--- Start ---

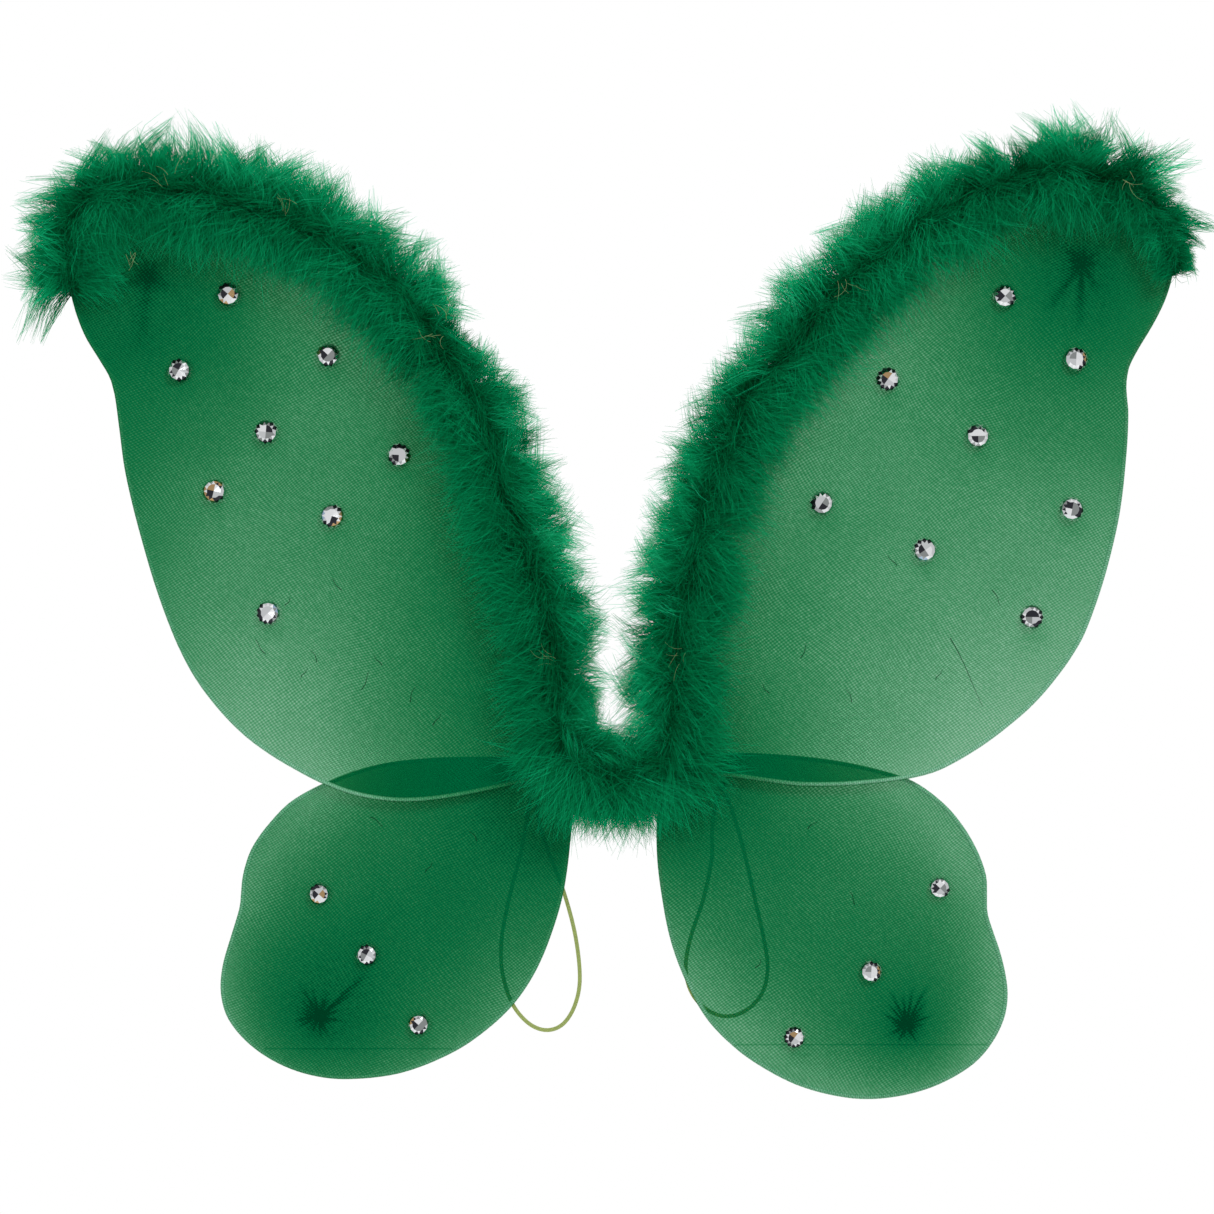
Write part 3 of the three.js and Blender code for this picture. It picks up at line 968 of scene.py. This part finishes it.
def bends(forward, sway, rng):
    """How far strands curve along the trim, by the given sway, and droop."""
    return forward * sway[:, None] - UP * rng.uniform(0.0, 0.14, len(sway))[:, None]


def curves(base, heading, bend, reach):
    """Lines from each base along its heading that curve more and more, as (count, points, 3)."""
    t = np.linspace(0, 1, STRAND_POINTS)[:, None]
    return base[:, None] + reach[:, None, None] * (heading[:, None] * t + bend[:, None] * t**2)


def grow_strands(trim, tufts, owner, rng):
    """Each strand's base and points: its own curve, pulled towards the middle line of its tuft."""
    total = len(owner)
    base, heading, forward = directions(trim, tufts, np.arange(tufts.count), 0.0, rng)
    bend = bends(forward, rng.normal(0, 0.32, tufts.count) * (1 + 0.4 * tufts.ragged), rng)
    guide = curves(base, heading, bend, tufts.reach)[owner]
    base, heading, forward = directions(trim, tufts, owner, 0.26, rng)
    bend = bends(forward, rng.normal(0, 0.30, total), rng)
    reach = tufts.reach[owner] * rng.uniform(0.68, 1.06, total)
    base = base + rng.normal(0, 1.0, (total, 3)) * np.array([1.0, 0.8, 1.0]) * MM
    own = curves(base, heading, bend, reach)

    t = np.linspace(0, 1, STRAND_POINTS)
    hold = (0.70 * tufts.outer + 0.20 * tufts.inner + 0.22 + 0.25 * tufts.ragged)[owner]
    pull = hold[:, None, None] * (t**1.3)[:, None]
    pull = np.clip(pull * rng.uniform(0.55, 1.15, total)[:, None, None], 0, 0.93)
    share = np.clip(reach / np.maximum(tufts.reach[owner], 1e-6), 0, 1)[:, None, None]
    shortened = guide[:, :1] + (guide - guide[:, :1]) * share
    points = own * (1 - pull) + shortened * pull
    phase = rng.uniform(0, 2 * math.pi, total)
    ripple = np.sin(phase[:, None] + t * rng.uniform(4, 9, total)[:, None]) * t * 0.035
    points += np.cross(heading, FRONT)[:, None] * (ripple * reach[:, None])[:, :, None]
    return base, points


def keep_clear(points, over_wing):
    """Hold the strands over a wing in front of its nylon, and all of them within the down's depth."""
    depth = points[:, :, 1]
    depth = np.where(over_wing, np.minimum(depth, UPPER_Y - 2.1 * MM), depth)
    points[:, :, 1] = np.clip(depth, -34 * MM, -3 * MM)


def painted_down_shading(trim, tufts, owner, points, out_by, rng):
    """How light each strand is along its length, in painted light and shade: painted shade darkest over the
    core, near each strand's base and where thread pinches it, lighter towards the lit and backlit tips, with
    some tone at random.
    """
    t = np.linspace(0, 1, STRAND_POINTS)
    clear_of_wing = out_by >= 1 * MM
    for end, way in ((0, -1), (len(trim.path) - 1, 1)):
        beyond = ((points - trim.path[end]) @ trim.along[end]) * way
        near_end = np.abs(tufts.at[owner] - end) < 25
        out_by = np.where(near_end[:, None] & clear_of_wing, np.maximum(out_by, beyond), out_by)
    light = np.interp(out_by / MM, [-30, -8, 0, 10, 28], [0.56, 0.48, 0.33, 0.58, 0.84])
    paler = np.where(tufts.centre[owner], 0.15, 0)[:, None] * t
    light = light - 0.4 * tufts.pinch[owner][:, None] + paler
    light = light * np.interp(t, [0, 0.25, 0.8], [0.45, 0.75, 1.0])[None]
    uneven = 0.4 + 0.6 * tufts.outer[owner]
    chance = rng.normal(0, 0.12, tufts.count)[owner] + rng.normal(0, 0.08, len(owner))
    return light + (uneven * chance)[:, None]


def outwards_at(trim, places):
    """The way out from the wing at each place by the core."""
    index = np.array([np.abs(trim.path[::4] - place).sum(axis=1).argmin() for place in places]) * 4
    return trim.outwards[index]


def grow_down(line, count, rng):
    """Strands as (count, points, 3), their widths, how light they are in painted light and shade, and where
    on the line they grow.
    """
    trim = plan_trim(line)
    tufts = place_tufts(trim, count // TUFT, rng)
    turn_tufts(tufts, rng)
    pinch_tufts(trim, tufts, rng)
    stretch_tufts(trim, tufts, rng)
    scatter_tufts(trim, tufts, rng)
    owner = np.repeat(np.arange(tufts.count), TUFT)
    base, points = grow_strands(trim, tufts, owner, rng)
    out_by = ((points - base[:, None]) * outwards_at(trim, base)[:, None]).sum(axis=2)
    keep_clear(points, out_by < 1 * MM)
    taper = np.interp(np.linspace(0, 1, STRAND_POINTS), [0, 0.6, 1], [0.27, 0.25, 0.07])
    widths = taper[None] * rng.uniform(0.7, 1.3, len(owner))[:, None] * MM
    light = painted_down_shading(trim, tufts, owner, points, out_by, rng)
    return points, widths, light, tufts.at[owner]


def ribbon_piece(name, points, widths, light, rng):
    """Strands as flat ribbons turned at random about their length, darker slots first; the slots are shaded,
    lit and backlit copies of one down.
    """
    count, steps, _ = points.shape
    along = np.gradient(points, axis=1)
    along /= sizes(along)[:, :, None] + 1e-12
    side = np.cross(along, FRONT)
    side /= sizes(side)[:, :, None] + 1e-9
    twist = rng.normal(0, 0.7, count)[:, None, None]
    side = side * np.cos(twist) + np.cross(along, side) * np.sin(twist)
    half = side * widths[:, :, None] / 2
    vertices = np.stack([points - half, points + half], axis=2).reshape(-1, 3)
    first = (np.arange(count) * steps * 2)[:, None] + np.arange(steps - 1) * 2
    faces = side_by_side(first, first + 1, first + 3, first + 2).reshape(-1, 4)
    shade = (light[:, :-1] + light[:, 1:]) / 2
    slots = np.clip((shade * len(DOWN)).astype(int), 0, len(DOWN) - 1).reshape(-1)
    return piece(name, vertices, faces, DOWN, slots)


# Where the strip of marabou is parted: each piece's name and the x it ends at
CUTS = {
    "left_tip": -0.150, "left_side": -0.052, "left_inner": -0.0285,
    "left_root": -CENTRE_X, "centre": CENTRE_X, "right_root": 0.0275,
    "right_inner": 0.052, "right_side": 0.150, "right_tip": 1.0,
}


def make_marabou(line):
    """The whole strip of marabou, parted into pieces at the wings' bends and to keep each one small."""
    rng = np.random.default_rng(SEED)
    count = 110000
    points, widths, light, at = grow_down(line, count, rng)
    root_x = np.interp(at, np.arange(len(line)), line[:, 0])
    low = -1.0
    for name, high in CUTS.items():
        mine = (root_x >= low) & (root_x < high)
        low = high
        down = ribbon_piece(name + "_down", points[mine], widths[mine], light[mine], rng)
        place_down(down, name)


# Where bare quills show in the down, as (x, z) in metres
QUILLS = {
    "left": [
        (-0.240, 0.262), (-0.224, 0.300), (-0.164, 0.282), (-0.090, 0.222), (-0.086, 0.234), (-0.030, 0.062),
    ],
    "right": [(0.030, 0.064), (0.114, 0.248), (0.252, 0.300)],
}


def make_quills(side):
    """Short bare quills, in a loose fan at each of a few places."""
    rng = np.random.default_rng(SEED + len(side))
    quills = []
    for x, z in QUILLS[side]:
        fan = rng.uniform(0, 2 * math.pi)
        for _ in range(5):
            angle = rng.normal(fan, 0.5)
            length = rng.uniform(5, 11) * MM
            curl = rng.normal(0, 0.5)
            t = np.linspace(0, 1, 8)
            turn = angle + curl * t
            start = np.array([x, 0, z]) + rng.normal(0, 2.5 * MM, 3) * (1, 0, 1)
            line = start + side_by_side(np.cos(turn), 0, np.sin(turn)) * (length * t)[:, None]
            line[:, 1] = CORE_Y - (8.5 + 2.5 * t) * MM
            radius = 0.10 * MM * (1 - 0.6 * t)
            quills.append(tube(f"{side}_quill_{len(quills)}", line, radius, QUILL, sides=5))
    made = joined(side + "_quills", quills)
    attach(made, side + "_upper")


def place_down(down, name):
    """A piece of down on its body, or, at a wing's root, left on no body with its transform applied."""
    side = name.split("_")[0]
    if name == "centre":
        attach(down, "centre")
        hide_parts("centre_marabou")
        return
    if name.endswith("root"):
        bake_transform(down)
        return
    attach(down, side + "_upper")
    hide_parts(side + "_marabou")


# ---------------------------------------------------------------- centre and loops


def make_centre():
    """The cloth tape wound round the wires' ends."""
    low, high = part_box("centre_binding")
    centre = np.array((low + high) / 2)
    half = np.array((high - low) / 2)
    sides = 40
    angles = np.linspace(0, 2 * math.pi, sides, endpoint=False)
    rows = []
    for u in np.linspace(-1, 1, 61):
        lap = np.mod(2.6 * (u + 1) - angles / (2 * math.pi), 1.0)
        swell = (0.93 + 0.07 * lap) * (1 - 0.12 * u**6)
        ring = side_by_side(u, swell * np.cos(angles), swell * np.sin(angles))
        rows.append(centre + ring * half)
    tip_radius = 0.05
    for tip in (-1, 1):
        ring = side_by_side(tip * 0.97, tip_radius * np.cos(angles), tip_radius * np.sin(angles))
        rows.insert(0 if tip < 0 else len(rows), centre + ring * half)
    binding = piece("binding_tape", np.vstack(rows), grid_faces(len(rows), sides, True), [TAPE])
    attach(binding, "centre")
    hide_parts("centre_binding")


def patch_outline(low, high, inset):
    """The patch's rounded outline as (x, z), drawn in by an inset, between two corners of its box."""
    half_x = (high.x - low.x) / 2
    half_z = (high.z - low.z) / 2
    mid_z = (high.z + low.z) / 2
    corner = 5 * MM
    points = []
    for way_x, way_z, start in ((1, 1, 0), (-1, 1, 90), (-1, -1, 180), (1, -1, 270)):
        for angle in np.radians(np.linspace(start, start + 90, 18)):
            x = way_x * (half_x - corner) + (corner - inset) * math.cos(angle)
            z = way_z * (half_z - corner) + (corner - inset) * math.sin(angle)
            points.append((x, mid_z + z))
    return np.array(points)


def make_patch():
    """The felt patch with soft edges."""
    low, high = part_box("back_patch")
    depth = high.y - low.y
    # Each row as how far it is drawn in, in millimetres, and the share of the depth it lies forwards by
    profile = ((4.9, 0.0), (0.6, 0.0), (0.15, 0.2), (0.0, 0.5), (0.15, 0.8), (0.6, 1.0), (4.9, 1.0))
    rows = [
        in_plane(patch_outline(low, high, inset * MM), high.y - forwards * depth)
        for inset, forwards in profile
    ]
    count = len(rows[0])
    faces = [tuple(f) for f in grid_faces(len(rows), count, True)]
    faces += [tuple(range(count))[::-1], tuple((len(rows) - 1) * count + i for i in range(count))]
    felt = piece("patch_felt", np.vstack(rows), faces, [FELT])
    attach(felt, "centre")
    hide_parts("back_patch")
    sew_patch(low, high)


def sew_patch(low, high):
    """A running stitch round the patch, on the wearer's side."""
    seam = spaced(patch_outline(low, high, 2.2 * MM), 2.4 * MM, closed=True)
    t = np.linspace(0, 1, 7)
    stitches = []
    for i in range(0, len(seam) - 1, 2):
        flat = seam[i] + (seam[i + 1] - seam[i]) * t[:, None]
        line = in_plane(flat, high.y - 0.25 * MM + 0.2 * MM * np.sin(math.pi * t))
        stitches.append(tube(f"stitch_{i}", line, 0.25 * MM, THREAD, sides=6))
    sewn = joined("patch_stitches", stitches)
    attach(sewn, "centre")


def make_tails():
    """The wires' ends, bent out of the tape to each wing's root."""
    for name in WINGS:
        side = name.split("_")[0]
        sign = -1 if side == "left" else 1
        y = UPPER_Y if "upper" in name else LOWER_Y
        z = middle(name + "_root_tie")[2]
        tails = []
        for rise in (-2.2, 2.2):
            line = [
                (sign * 10 * MM, y * 0.6 - 2.8 * MM, 3 * MM + rise * 0.6 * MM),
                (sign * 14 * MM, y * 0.8 - 1.4 * MM, 3 * MM + rise * 0.8 * MM),
                (sign * 19 * MM, y, z + rise * MM),
                (sign * 23.5 * MM, y, z + rise * MM),
            ]
            tails.append(tube(f"{name}_tail_{rise}", spaced(line, 0.8 * MM), 0.95 * MM, STEEL, sides=8))
        pair = joined(name + "_tails", tails)
        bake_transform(pair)


def make_loops():
    """The shoulder loops, each a limp elastic tied in a knot on the lower wing's back."""
    for side, route in ELASTIC_ROUTES.items():
        body = side + "_loop"
        line = spaced(in_plane(np.array(route) * MM, LOOP_Y), 1.0 * MM)
        elastic = tube(side + "_elastic", line, ELASTIC_DIAMETER / 2, ELASTIC, sides=12)
        knot = make_loop_knot(side)
        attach(elastic, body)
        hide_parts(side + "_loop_elastic")
        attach(knot, body)
        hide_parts(side + "_loop_knot")


def make_loop_knot(side):
    """An overhand knot of the elastic, as a tight trefoil."""
    centre = middle(side + "_loop_knot")
    t = np.linspace(0, 2 * math.pi, 120, endpoint=False)
    x = np.sin(t) + 2 * np.sin(2 * t)
    z = np.cos(t) - 2 * np.cos(2 * t)
    y = -1.1 * np.sin(3 * t)
    line = centre + side_by_side(x, y, z) * 0.68 * MM
    return tube(side + "_knot", line, 1.05 * MM, ELASTIC, sides=10, closed=True)


def finish_cords():
    """The marabou's cord stays as the CAD has it, in thread."""
    for name in ("left_marabou_cord", "right_marabou_cord", "centre_marabou_cord"):
        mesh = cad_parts[name].data
        mesh.materials.clear()
        mesh.materials.append(THREAD)


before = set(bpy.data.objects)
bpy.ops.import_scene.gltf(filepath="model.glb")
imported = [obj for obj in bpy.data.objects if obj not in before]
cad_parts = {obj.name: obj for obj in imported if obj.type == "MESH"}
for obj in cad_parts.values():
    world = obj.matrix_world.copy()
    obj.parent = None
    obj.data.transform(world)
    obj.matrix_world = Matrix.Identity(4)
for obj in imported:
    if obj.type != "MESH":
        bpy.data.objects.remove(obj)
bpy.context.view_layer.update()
make_camera()
make_studio()

NYLON = nylon_material()
WIRE = wound_material("wound_wire", (0.40, 0.58, 0.50), (0.76, 0.94, 0.88), 1.1 * MM, 0.4)
STEEL = plain_material("bare_wire", (0.25, 0.31, 0.28), 0.4, 0.7)
THREAD = plain_material("dark_thread", (0.001, 0.040, 0.014), 0.8, shine=0.1)
ELASTIC = elastic_material()
QUILL = plain_material("pale_quill", (0.20, 0.30, 0.12), 0.5)
FELT = felt_material()
TAPE = tape_material()
# Painted light and shade: one green down in shaded, lit and backlit copies, each strand piece taking the
# copy its painted lightness picks
DOWN = [
    down_material("down_1_deepest_shade", (0.0, 0.090, 0.027)),
    down_material("down_2_shade", (0.0, 0.160, 0.052)),
    down_material("down_3_mid", (0.001, 0.255, 0.092)),
    down_material("down_4_lit", (0.003, 0.370, 0.145)),
    down_material("down_5_brightly_lit", (0.008, 0.500, 0.215)),
    down_material("down_6_backlit_wisp", (0.030, 0.640, 0.320)),
]
# The stones' silver foil, then facet tones that are painted reflections: white for lamps, grey between, dark
# for a dark room, amber and blue for coloured flashes
STONE = [
    plain_material("foil_silver", (0.80, 0.82, 0.84), 0.06, 1.0),
    plain_material("painted_white_reflection", (0.95, 0.96, 0.98), 0.18, 0.85),
    plain_material("painted_grey_reflection", (0.36, 0.38, 0.38), 0.08, 1.0),
    plain_material("painted_dark_reflection", (0.035, 0.035, 0.045), 0.05, 0.9),
    plain_material("painted_amber_reflection", (0.55, 0.36, 0.18), 0.08, 1.0),
    plain_material("painted_blue_reflection", (0.45, 0.58, 0.75), 0.08, 1.0),
]

edges = {name: make_wing(name) for name in WINGS}
for wing_name in WINGS:
    make_stones(wing_name)
make_marabou(trim_line(edges["left_upper"], edges["right_upper"]))
for quill_side in QUILLS:
    make_quills(quill_side)
make_centre()
make_patch()
make_tails()
make_loops()
finish_cords()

--- End ---

▶ _Work required_
Each line from the top of the material above through the line with "return forward *" must be echoed exactly, and no other line.

▶ _Answer in full_
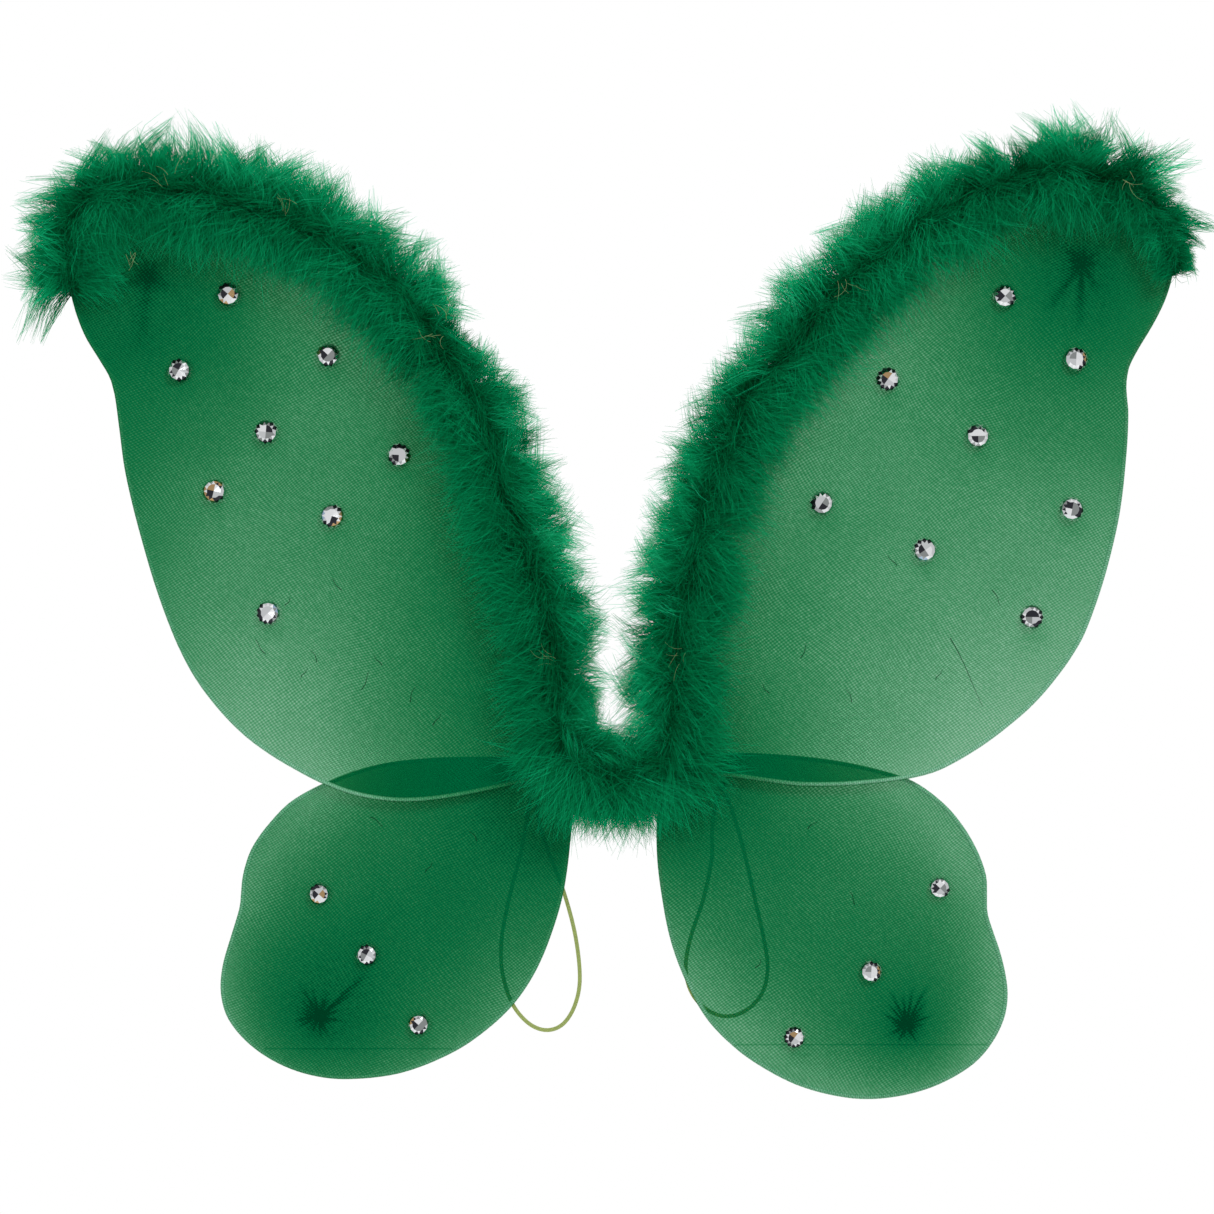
Write part 3 of the three.js and Blender code for this picture. It picks up at line 968 of scene.py. This part finishes it.
def bends(forward, sway, rng):
    """How far strands curve along the trim, by the given sway, and droop."""
    return forward * sway[:, None] - UP * rng.uniform(0.0, 0.14, len(sway))[:, None]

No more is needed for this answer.